Thanks to S. Bayer for the corrective. According to a review of volume 1 of the memoirs by Hiroaki Kuromiya of Indiana University, the tapes & transcripts were spirited out of the USSR by Viktor Louis. "Given his extraordinary and suspicious reach both within the Kremlin and the Soviet Union and beyond the Soviet border, Louis has been suspected of being an operative for the KGB...Sergei implicitly admits in the book that this was the case...He suggests that one arm of the KGB was trying to thwart his efforts...while another was clandestinely helping them...The then chief of the KGB, Yuri Andropov, according to Sergei, took a neutral stance [at first]" Harvard Ukrainian Studies XXVII 1-4, 2004-2005

Postkey said...

"The CIA and the KGB cooperated in carrying out the operation."

Did the 'West' cooperate with the Soviet Union?

“In a few words: there is no such thing as Soviet technology. Almost all — perhaps 90-95 percent — came directly or indirectly from the United States and its allies. In effect the United States and the NATO countries have built the Soviet Union. Its industrial and its military capabilities. This massive construction job has taken 50 years. Since the Revolution in 1917. It has been carried out through trade and the sale of plants, equipment and technical assistance.
. . . Because 50 years of dealings with the Soviets has been an economic success for the USSR and a political failure for the United States.
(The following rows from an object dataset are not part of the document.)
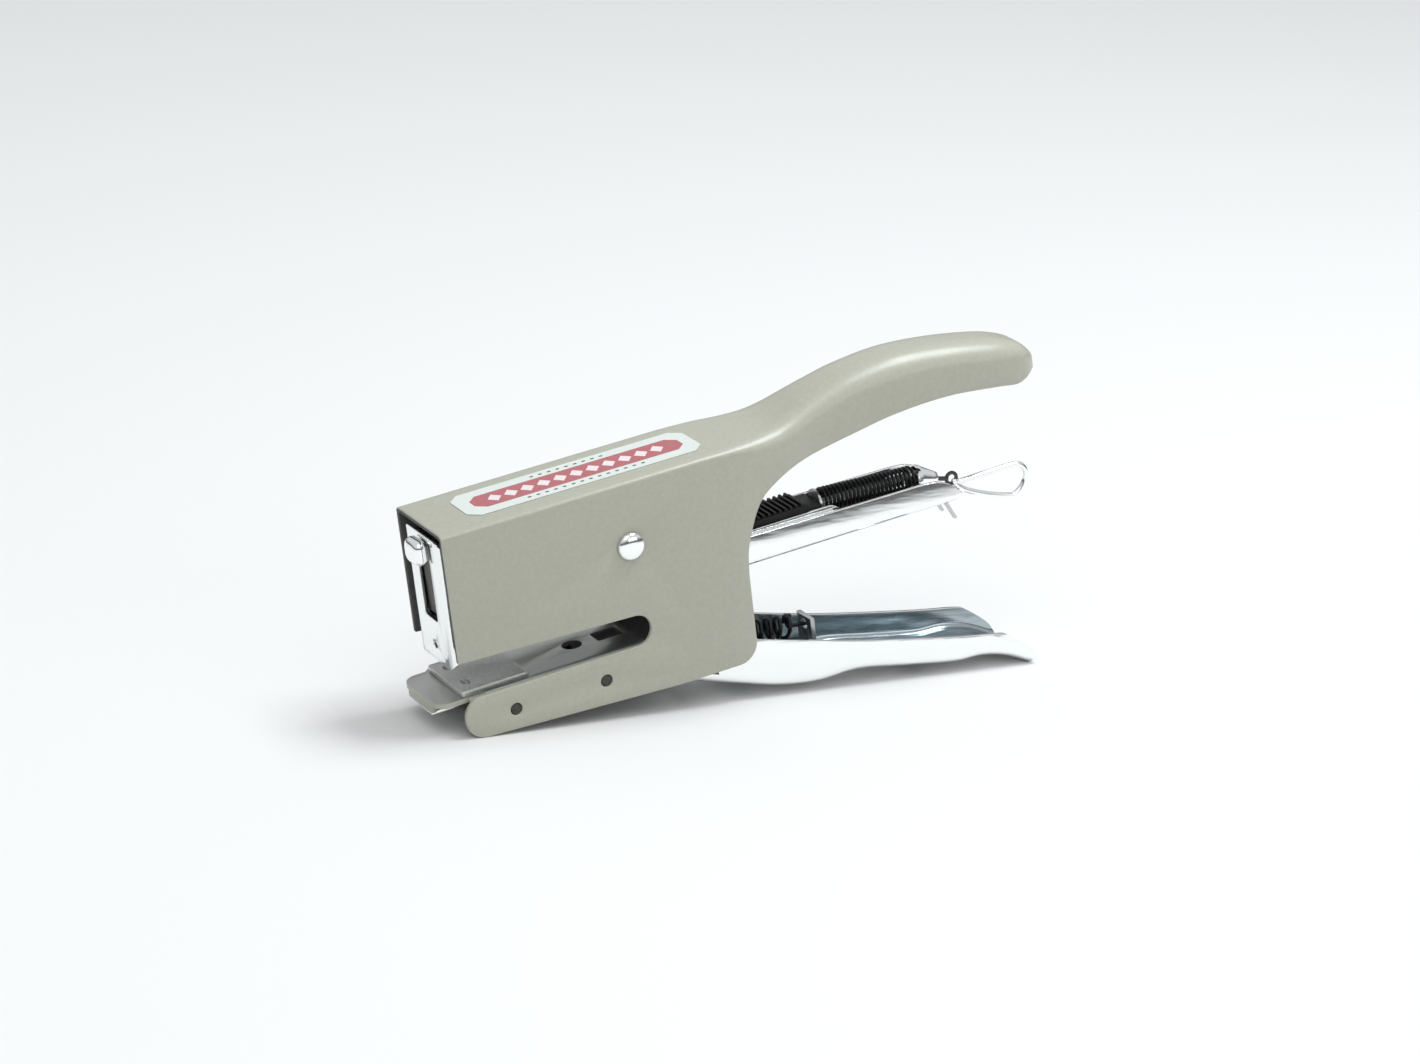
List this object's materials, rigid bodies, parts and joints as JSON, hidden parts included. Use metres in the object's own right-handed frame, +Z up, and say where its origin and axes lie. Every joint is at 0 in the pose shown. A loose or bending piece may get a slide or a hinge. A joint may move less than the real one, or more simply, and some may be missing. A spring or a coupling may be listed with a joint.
{
  "type": "plier stapler",
  "caption": "Hand plier stapler with a painted steel casing and fixed handle, a sprung lever, and a swinging magazine with driver, staples and pull-out feed rod.",
  "frame": {"origin": "the floor under the middle of the object's box, where it stands on the jaw's front corner and the lever's tail", "axes": "+X from the nose to the handle's tip, +Y to the far side across the casing, +Z up; the casing's flat top slopes down to the nose by 10.84 degrees"},
  "size_m": [0.1624, 0.0276, 0.0803],
  "materials": {
    "casing_enamel": "semi-gloss enamel",
    "chrome": "polished",
    "bright_steel": "satin",
    "blued_steel": "blued",
    "black_steel": "black oxide",
    "sticker": "printed film"
  },
  "bodies": {
    "casing": {"casing": "casing_enamel", "label": "sticker", "pivot_rivet": "chrome", "pivot_rivet_cap": "chrome", "pivot_bush": "bright_steel", "anvil_plate": "casing_enamel", "anvil_die": "bright_steel", "jaw_pin_front": "blued_steel", "jaw_pin_rear": "blued_steel", "anvil_brace": "chrome", "return_spring": "black_steel"},
    "lever": {"lever": "chrome", "driver_ram": "bright_steel", "ram_head": "chrome", "spring_anchor": "bright_steel"},
    "magazine": {"magazine_channel": "chrome", "inner_rail": "chrome", "staple_strip": "bright_steel", "nose_plate": "chrome", "tail_catch": "bright_steel"},
    "driver": {"driver_blade": "bright_steel"},
    "feed_rod": {"feed_rod": "bright_steel", "rod_stop": "bright_steel", "end_clip": "chrome", "loop_eye": "blued_steel", "pull_loop": "chrome", "feed_spring": "black_steel"},
    "follower": {"follower": "black_steel", "spring_collar": "bright_steel"}
  },
  "joints": [
    {"name": "lever_squeeze", "type": "hinge", "parent": "casing", "child": "lever", "pos_m": [-0.03163, 0, 0.04171], "axis": [0, -1, 0], "range_deg": [0, 19.5], "stiffness_Nm_per_rad": 3, "springref_deg": -17.19, "deforming": ["return_spring"]},
    {"name": "magazine_swing", "type": "hinge", "parent": "casing", "child": "magazine", "pos_m": [-0.03163, 0, 0.04171], "axis": [0, -1, 0], "range_deg": [0, 5]},
    {"name": "driver_stroke", "type": "slide", "parent": "magazine", "child": "driver", "axis": [0.1881, 0, -0.9822], "range_m": [0, 0.0118]},
    {"name": "feed_rod_pull", "type": "slide", "parent": "magazine", "child": "feed_rod", "axis": [0.9822, 0, 0.1881], "range_m": [0, 0.1]},
    {"name": "follower_feed", "type": "slide", "parent": "feed_rod", "child": "follower", "axis": [0.9822, 0, 0.1881], "range_m": [0, 0.012], "stiffness_N_per_m": 60, "springref_m": -0.03, "deforming": ["feed_spring"]}
  ],
  "couplings": [
    {"joint": "magazine_swing", "follows": "lever_squeeze", "ratio": 0.24},
    {"joint": "driver_stroke", "follows": "lever_squeeze", "m_per_rad": 0.0335}
  ]
}
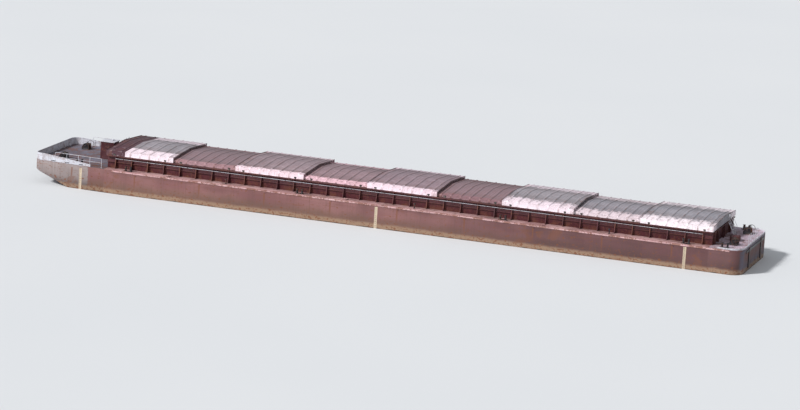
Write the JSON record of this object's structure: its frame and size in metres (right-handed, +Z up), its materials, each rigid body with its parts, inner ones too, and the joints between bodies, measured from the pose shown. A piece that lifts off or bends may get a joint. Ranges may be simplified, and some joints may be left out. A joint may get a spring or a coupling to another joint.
{
  "type": "river barge, 1:2 scale model",
  "caption": "Flat-bottomed dumb river barge with a raked bow, one long hold, rolling gabled hatch covers, coupling winches, bollards and hatches.",
  "frame": {"origin": "middle of the flat bottom, at the lowest point of the bounding box, half way between its ends and its sides", "axes": "+X runs aft from bow to stern, +Y points to starboard, +Z up"},
  "size_m": [38.25, 5.76, 2.66],
  "materials": {
    "bow_paint": "faded light grey-beige paint, rust stained",
    "hull_paint": "faded red-brown paint, rusting towards the waterline",
    "deck_paint": "worn brown-red deck paint",
    "coaming_paint": "dark maroon paint",
    "high_cover_paint": "pale pinkish white paint, streaked",
    "low_cover_paint": "dull brown-pink paint, worn",
    "black_paint": "black paint, greased",
    "pale_paint": "pale grey paint"
  },
  "bodies": {
    "hull": {"bollard_bow_port": "black_paint", "bollard_bow_starboard": "black_paint", "bollard_stern_port": "black_paint", "bollard_stern_starboard": "black_paint", "bow_bulwark": "pale_paint", "coaming_aft": "coaming_paint", "coaming_fore": "coaming_paint", "coaming_port": "coaming_paint", "coaming_starboard": "coaming_paint", "deck_aft": "deck_paint", "deck_fore": "deck_paint", "double_bottom": "hull_paint", "hatch_trunk": "coaming_paint", "head_bar": "black_paint", "hold_ladder_aft": "deck_paint", "hold_ladder_fore": "deck_paint", "hood_roof": "pale_paint", "hood_walls": "coaming_paint", "hull_bow": "bow_paint", "hull_stern": "hull_paint", "ladder_aft": "pale_paint", "ladder_fore": "pale_paint", "railing_bow_port": "pale_paint", "railing_bow_starboard": "pale_paint", "railing_stern": "pale_paint", "rubbing_strake_port": "hull_paint", "rubbing_strake_starboard": "hull_paint", "side_deck_port": "deck_paint", "side_deck_starboard": "deck_paint", "stern_toe_plate": "pale_paint", "transom_bars": "black_paint", "winch_frame_bow_port": "black_paint", "winch_frame_bow_starboard": "black_paint", "winch_frame_stern_port": "black_paint", "winch_frame_stern_starboard": "black_paint", "wing_tank_port": "hull_paint", "wing_tank_starboard": "hull_paint"},
    "hood_door": {"hood_door": "coaming_paint"},
    "hatch_lid": {"hatch_lid": "coaming_paint"},
    "cover_1_high": {"cover_1_high": "high_cover_paint"},
    "cover_3_high": {"cover_3_high": "high_cover_paint"},
    "cover_5_high": {"cover_5_high": "high_cover_paint"},
    "cover_7_high": {"cover_7_high": "high_cover_paint"},
    "cover_9_high": {"cover_9_high": "high_cover_paint"},
    "cover_2_low": {"cover_2_low": "low_cover_paint"},
    "cover_4_low": {"cover_4_low": "low_cover_paint"},
    "cover_6_low": {"cover_6_low": "low_cover_paint"},
    "cover_8_low": {"cover_8_low": "low_cover_paint"},
    "winch_drum_bow_port": {"winch_drum_bow_port": "black_paint"},
    "winch_handwheel_bow_port": {"winch_handwheel_bow_port": "black_paint"},
    "winch_drum_bow_starboard": {"winch_drum_bow_starboard": "black_paint"},
    "winch_handwheel_bow_starboard": {"winch_handwheel_bow_starboard": "black_paint"},
    "winch_drum_stern_port": {"winch_drum_stern_port": "black_paint"},
    "winch_handwheel_stern_port": {"winch_handwheel_stern_port": "black_paint"},
    "winch_drum_stern_starboard": {"winch_drum_stern_starboard": "black_paint"},
    "winch_handwheel_stern_starboard": {"winch_handwheel_stern_starboard": "black_paint"}
  },
  "joints": [
    {"name": "cover_1_high_roll", "type": "slide", "parent": "hull", "child": "cover_1_high", "axis": [1, 0, 0], "range_m": [0, 3.44]},
    {"name": "cover_2_low_roll", "type": "slide", "parent": "hull", "child": "cover_2_low", "axis": [1, 0, 0], "range_m": [-3.6, 3.6]},
    {"name": "cover_3_high_roll", "type": "slide", "parent": "hull", "child": "cover_3_high", "axis": [1, 0, 0], "range_m": [-3.44, 3.44]},
    {"name": "cover_4_low_roll", "type": "slide", "parent": "hull", "child": "cover_4_low", "axis": [1, 0, 0], "range_m": [-3.6, 3.6]},
    {"name": "cover_5_high_roll", "type": "slide", "parent": "hull", "child": "cover_5_high", "axis": [1, 0, 0], "range_m": [-3.44, 3.44]},
    {"name": "cover_6_low_roll", "type": "slide", "parent": "hull", "child": "cover_6_low", "axis": [1, 0, 0], "range_m": [-3.6, 3.6]},
    {"name": "cover_7_high_roll", "type": "slide", "parent": "hull", "child": "cover_7_high", "axis": [1, 0, 0], "range_m": [-3.44, 3.44]},
    {"name": "cover_8_low_roll", "type": "slide", "parent": "hull", "child": "cover_8_low", "axis": [1, 0, 0], "range_m": [-3.6, 3.6]},
    {"name": "cover_9_high_roll", "type": "slide", "parent": "hull", "child": "cover_9_high", "axis": [1, 0, 0], "range_m": [-3.44, 0]},
    {"name": "drum_bow_port_turn", "type": "hinge", "parent": "hull", "child": "winch_drum_bow_port", "pos_m": [-17.885, -1.5, 1.765], "axis": [0, 1, 0], "continuous": true},
    {"name": "handwheel_bow_port_turn", "type": "hinge", "parent": "hull", "child": "winch_handwheel_bow_port", "pos_m": [-17.76, -1.665, 1.795], "axis": [0, 1, 0], "continuous": true},
    {"name": "drum_bow_starboard_turn", "type": "hinge", "parent": "hull", "child": "winch_drum_bow_starboard", "pos_m": [-17.885, 1.5, 1.765], "axis": [0, 1, 0], "continuous": true},
    {"name": "handwheel_bow_starboard_turn", "type": "hinge", "parent": "hull", "child": "winch_handwheel_bow_starboard", "pos_m": [-17.76, 1.665, 1.795], "axis": [0, 1, 0], "continuous": true},
    {"name": "drum_stern_port_turn", "type": "hinge", "parent": "hull", "child": "winch_drum_stern_port", "pos_m": [18.335, -1.5, 1.765], "axis": [0, 1, 0], "continuous": true},
    {"name": "handwheel_stern_port_turn", "type": "hinge", "parent": "hull", "child": "winch_handwheel_stern_port", "pos_m": [18.46, -1.665, 1.795], "axis": [0, 1, 0], "continuous": true},
    {"name": "drum_stern_starboard_turn", "type": "hinge", "parent": "hull", "child": "winch_drum_stern_starboard", "pos_m": [18.335, 1.5, 1.765], "axis": [0, 1, 0], "continuous": true},
    {"name": "handwheel_stern_starboard_turn", "type": "hinge", "parent": "hull", "child": "winch_handwheel_stern_starboard", "pos_m": [18.46, 1.665, 1.795], "axis": [0, 1, 0], "continuous": true},
    {"name": "hood_door_swing", "type": "hinge", "parent": "hull", "child": "hood_door", "pos_m": [-16.3125, -0.21, 2.0225], "axis": [0, 0, 1], "range_deg": [0, 110]},
    {"name": "hatch_lid_swing", "type": "hinge", "parent": "hull", "child": "hatch_lid", "pos_m": [17.8915, -0.45, 1.785], "axis": [0, -1, 0], "range_deg": [0, 110]}
  ],
  "couplings": [
    {"joint": "handwheel_bow_port_turn", "follows": "drum_bow_port_turn", "ratio": -4},
    {"joint": "handwheel_bow_starboard_turn", "follows": "drum_bow_starboard_turn", "ratio": -4},
    {"joint": "handwheel_stern_port_turn", "follows": "drum_stern_port_turn", "ratio": -4},
    {"joint": "handwheel_stern_starboard_turn", "follows": "drum_stern_starboard_turn", "ratio": -4}
  ]
}
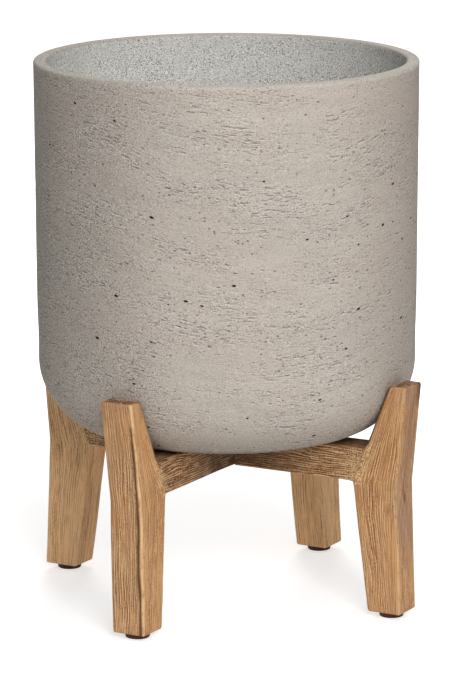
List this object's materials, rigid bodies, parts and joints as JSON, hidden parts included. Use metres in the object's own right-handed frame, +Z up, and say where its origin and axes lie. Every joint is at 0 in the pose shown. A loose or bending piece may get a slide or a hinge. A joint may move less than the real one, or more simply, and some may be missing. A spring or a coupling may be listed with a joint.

It has not stopped war, it has not given us peace.
The United States is spending $80 billion a year on defense against an enemy built by the United States and West Europe.
Even stranger, the U.S. apparently wants to make sure this enemy remains in the business of being an enemy.“
http://www.reformed-theology.org/html/books/best_enemy/appendix_b.htm
“Taken together, these four volumes constitute an extraordinary commentary on a basic weakness in the Soviet system
The Soviets are heavily dependent on Western technology and innovation not only in their civilian industries, but also in their military programs.
An inevitable conclusion from the evidence in this book is that we have totally ignored a policy that would enable us to neutralize Soviet global ambitions while simultaneously reducing the defense budget and the tax load on American citizens.”